--- EXERCISE INPUTS ---

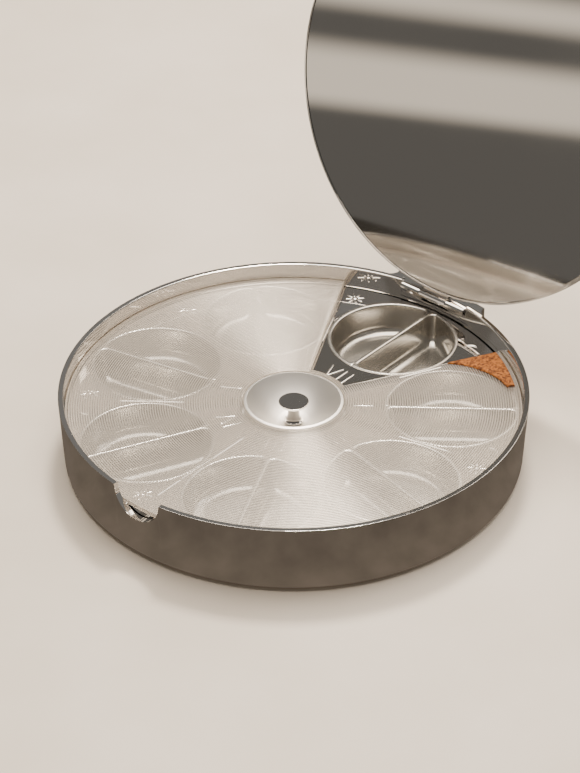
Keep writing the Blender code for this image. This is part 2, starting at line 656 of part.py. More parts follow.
def make_spindle():
    groove_low = CLIP_BOTTOM - CLEARANCE
    groove_top = CLIP_BOTTOM + CLIP_THICKNESS + CLEARANCE
    shoulder = DISH_FLOOR
    tip = knob_top() - 0.0020
    profile = [(0, tip), (SPINDLE_TIP, tip), (SPINDLE_TIP, shoulder), (SPINDLE_RADIUS, shoulder)]
    profile += [(SPINDLE_RADIUS, groove_top), (GROOVE_RADIUS, groove_top), (GROOVE_RADIUS, groove_low)]
    profile += [(SPINDLE_RADIUS, groove_low), (SPINDLE_RADIUS, CASE_BOTTOM + 0.0001), (0, CASE_BOTTOM + 0.0001)]
    spindle = turned(profile, closed=False, steps=SMALL_STEPS)
    spindle.parent = tray_axis
    finish_part(spindle, "spindle", satin)


def knob_top():
    return COVER_TOP - KNOB_BELOW_COVER


def make_knob():
    """Flat head, thin neck and a foot that flares out on the dish."""
    top = knob_top()
    foot = DISH_FLOOR + CLEARANCE
    bore = SPINDLE_TIP + CLEARANCE
    profile = [(0, top), (KNOB_RADIUS - 0.0003, top), (KNOB_RADIUS, top - 0.0003)]
    profile += [(KNOB_RADIUS - 0.0004, top - KNOB_HEAD), (KNOB_NECK + 0.0006, top - KNOB_HEAD - 0.0006)]
    for i in range(5):
        share = i / 4
        profile.append((KNOB_NECK + (KNOB_FOOT - KNOB_NECK) * share ** 3,
                        top - KNOB_HEAD - 0.0014 - (top - KNOB_HEAD - 0.0022 - foot) * share))
    profile += [(KNOB_FOOT - 0.0004, foot), (bore, foot), (bore, top - 0.0017), (0, top - 0.0017)]
    knob = turned(profile, closed=False, steps=24)
    knob.parent = tray_axis
    finish_part(knob, "knob", steel)


def make_index_wheel():
    profile = [(BORE, WHEEL_BOTTOM + WHEEL_THICKNESS), (WHEEL_RADIUS, WHEEL_BOTTOM + WHEEL_THICKNESS)]
    profile += [(WHEEL_RADIUS, WHEEL_BOTTOM), (BORE, WHEEL_BOTTOM)]
    wheel = turned(profile, closed=True, steps=42)
    for index in range(POCKETS):
        angle = index * SECTOR + pi / 2
        place = (WHEEL_RADIUS * 1.06 * sin(angle), WHEEL_RADIUS * 1.06 * cos(angle), WHEEL_BOTTOM - 0.001)
        cut(wheel, rod(WHEEL_NOTCH, place, WHEEL_THICKNESS + 0.002, 'Z', 12), f"cut_wheel_{index + 1}")
    wheel.parent = tray_axis
    finish_part(wheel, "index_wheel", polymer)


def make_washer():
    profile = [(BORE, WASHER_BOTTOM + WASHER_THICKNESS), (WASHER_RADIUS, WASHER_BOTTOM + WASHER_THICKNESS)]
    profile += [(WASHER_RADIUS, WASHER_BOTTOM), (BORE, WASHER_BOTTOM)]
    washer = turned(profile, closed=True, steps=SMALL_STEPS)
    washer.parent = tray_axis
    finish_part(washer, "thrust_washer", polymer)


def make_clip():
    inner = GROOVE_RADIUS + CLEARANCE
    profile = [(inner, CLIP_BOTTOM + CLIP_THICKNESS), (CLIP_RADIUS, CLIP_BOTTOM + CLIP_THICKNESS)]
    profile += [(CLIP_RADIUS, CLIP_BOTTOM), (inner, CLIP_BOTTOM)]
    clip = turned(profile, closed=True, steps=SMALL_STEPS)
    mouth = box((0, -0.0012, CLIP_BOTTOM - 0.001), (0.010, 0.0012, CLIP_BOTTOM + 0.003))
    mouth.parent = tray_axis
    cut(clip, mouth, "cut_clip_mouth")
    clip.parent = tray_axis
    finish_part(clip, "retaining_clip", steel)


# ---------------------------------------------------------------- lid, modelled shut and turned open
def on_hinge(obj):
    """Hang a piece that was modelled shut on the hinge's axis."""
    obj.parent = lid_axis
    obj.location = (obj.location.x, obj.location.y - HINGE_Y, obj.location.z - HINGE_Z)
    return obj


def flange_box(grow, low, top, outer_y):
    half = ARM_WIDTH / 2 - CLEARANCE + grow
    inner_y = LID_CENTRE_Y + LID_RADIUS - FLANGE_LENGTH - grow
    return box((-half, inner_y, low), (half, outer_y, top))


def make_lid_shell():
    lip = LID_RADIUS - LID_LIP
    edge = 0.0005
    profile = [(0, LID_TOP), (LID_RADIUS - edge, LID_TOP), (LID_RADIUS, LID_TOP - edge)]
    profile += [(LID_RADIUS, LID_FACE + 0.0003), (LID_RADIUS - 0.0003, LID_FACE), (lip, LID_FACE)]
    profile += [(lip, SEAT_Z), (0, SEAT_Z)]
    shell = turned(profile, closed=False, centre=(0, LID_CENTRE_Y))
    pocket = flange_box(CLEARANCE, SEAT_Z, SEAT_Z + FLANGE_THICKNESS + CLEARANCE, HINGE_Y)
    cut(shell, on_hinge(pocket), "cut_lid_flange")
    finish_part(on_hinge(shell), "lid_shell", steel)


def make_mirror():
    mirror = rod(MIRROR_RADIUS, (0, LID_CENTRE_Y, MIRROR_FACE), MIRROR_THICKNESS, 'Z', STEPS)
    finish_part(on_hinge(mirror), "lid_mirror", mirror_glass)


def make_arm():
    """Knuckle on the pin and a flange that lies between the mirror and the shell."""
    half = ARM_WIDTH / 2
    arm = rod(KNUCKLE_RADIUS, (-half, HINGE_Y, HINGE_Z), ARM_WIDTH, 'X', 20)
    flange = flange_box(0, SEAT_Z, SEAT_Z + FLANGE_THICKNESS, HINGE_Y)
    join(arm, on_hinge(flange), "join_arm_flange")
    cut(arm, on_hinge(rod(PIN_RADIUS + CLEARANCE, (-half - 0.001, HINGE_Y, HINGE_Z), ARM_WIDTH + 0.002, 'X', 16)),
        "cut_arm_pin")
    finish_part(on_hinge(arm), "lid_arm", steel)


clear_scene()
parts = make_collection("rotary_organiser")
cutters = make_collection("cutters")

steel = make_material("polished_steel", (0.62, 0.60, 0.58), 1.0, 0.08)
brushed = make_material("drawn_steel", (0.60, 0.57, 0.54), 1.0, 0.18)
satin = make_material("satin_steel", (0.66, 0.64, 0.61), 1.0, 0.30)
mirror_glass = make_material("mirror", (0.75, 0.73, 0.70), 1.0, 0.03)
frosted = make_material("frosted_polymer", (0.80, 0.77, 0.74), 0.0, 0.35)
cork = make_material("cork", (0.48, 0.17, 0.04), 0.0, 0.85)
polymer = make_material("acetal", (0.80, 0.79, 0.76), 0.0, 0.40)
rubber = make_material("silicone_rubber", (0.05, 0.05, 0.05), 0.0, 0.80)

tray_axis = bpy.data.objects.new("tray_axis", None)
lid_axis = bpy.data.objects.new("lid_axis", None)
for empty in (tray_axis, lid_axis):
    bpy.context.scene.collection.objects.link(empty)
lid_axis.location = (0, HINGE_Y, HINGE_Z)
lid_axis.rotation_euler = (-OPEN_ANGLE, 0, 0)

for make in (make_case, make_pad, make_cover, make_dish, make_patch, make_bush, make_index_spring,
             make_spring_screw, make_hinge_block, make_block_screws, make_pin, make_tray_plate, make_cups,
             make_hub, make_hub_screws, make_spindle, make_knob, make_index_wheel, make_washer, make_clip,
             make_lid_shell, make_mirror, make_arm):
    make()
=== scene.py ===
from math import cos, pi, radians, sin, sqrt

import bmesh
import bpy
import numpy as np
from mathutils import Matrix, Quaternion, Vector


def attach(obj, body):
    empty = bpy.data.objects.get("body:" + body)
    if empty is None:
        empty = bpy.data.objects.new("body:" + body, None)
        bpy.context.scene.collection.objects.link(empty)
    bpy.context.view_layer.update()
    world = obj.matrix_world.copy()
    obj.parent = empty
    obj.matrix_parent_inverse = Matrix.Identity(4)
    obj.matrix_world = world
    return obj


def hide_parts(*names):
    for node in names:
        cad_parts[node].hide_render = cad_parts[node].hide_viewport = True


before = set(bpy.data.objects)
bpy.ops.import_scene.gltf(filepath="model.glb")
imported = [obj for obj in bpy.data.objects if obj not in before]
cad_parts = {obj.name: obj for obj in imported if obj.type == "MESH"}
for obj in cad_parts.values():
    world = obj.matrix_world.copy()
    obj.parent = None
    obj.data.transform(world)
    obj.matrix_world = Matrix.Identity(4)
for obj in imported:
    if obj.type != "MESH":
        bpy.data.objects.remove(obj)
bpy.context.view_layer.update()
print("frame loaded")

mm = 0.001                        # sizes in the dictionaries are in millimetres, meshes in metres
caseHeight = 27.5
pocketCount = 7
sector = 2 * pi / pocketCount


def linear(hexCode):
    # sRGB hex to linear light: each channel above 0.04 is ((c + 0.055) / 1.055) to the power 2.4
    channels = np.array([int(hexCode[i:i + 2], 16) for i in (1, 3, 5)]) / 255
    values = np.where(channels > 0.04045, ((channels + 0.055) / 1.055) ** 2.4, channels / 12.92)
    return (*values.tolist(), 1.0)


def perMetre(sizeMm):
    # texture scale whose cells are this many millimetres across
    return 1 / (sizeMm * mm)


def ringScale(spacingMm):
    # a wave texture repeats every 2 pi / 20 units at scale 1
    return 2 * pi / 20 * perMetre(spacingMm)


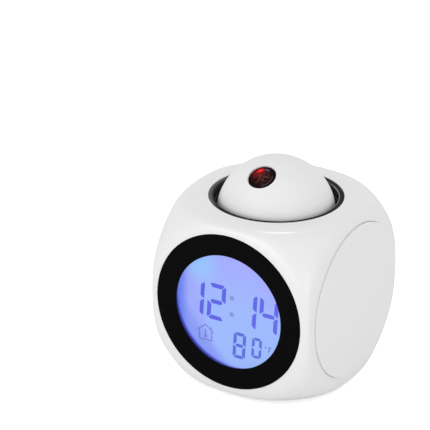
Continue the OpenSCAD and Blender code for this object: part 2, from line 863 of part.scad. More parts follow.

---

:: GOAL OF THE EXERCISE ::
Copy out exactly the lines between the line with "obj.parent = None" and the last line of the entries, counting both of those lines.

:: FINISHED TASK ::
    obj.parent = None
    obj.data.transform(world)
    obj.matrix_world = Matrix.Identity(4)
for obj in imported:
    if obj.type != "MESH":
        bpy.data.objects.remove(obj)
bpy.context.view_layer.update()
print("frame loaded")

mm = 0.001                        # sizes in the dictionaries are in millimetres, meshes in metres
caseHeight = 27.5
pocketCount = 7
sector = 2 * pi / pocketCount


def linear(hexCode):
    # sRGB hex to linear light: each channel above 0.04 is ((c + 0.055) / 1.055) to the power 2.4
    channels = np.array([int(hexCode[i:i + 2], 16) for i in (1, 3, 5)]) / 255
    values = np.where(channels > 0.04045, ((channels + 0.055) / 1.055) ** 2.4, channels / 12.92)
    return (*values.tolist(), 1.0)


def perMetre(sizeMm):
    # texture scale whose cells are this many millimetres across
    return 1 / (sizeMm * mm)


def ringScale(spacingMm):
    # a wave texture repeats every 2 pi / 20 units at scale 1
    return 2 * pi / 20 * perMetre(spacingMm)


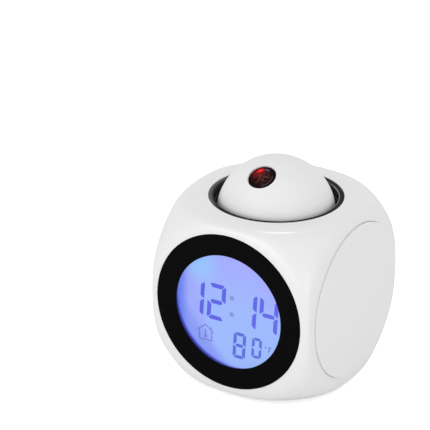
Continue the OpenSCAD and Blender code for this object: part 2, from line 863 of part.scad. More parts follow.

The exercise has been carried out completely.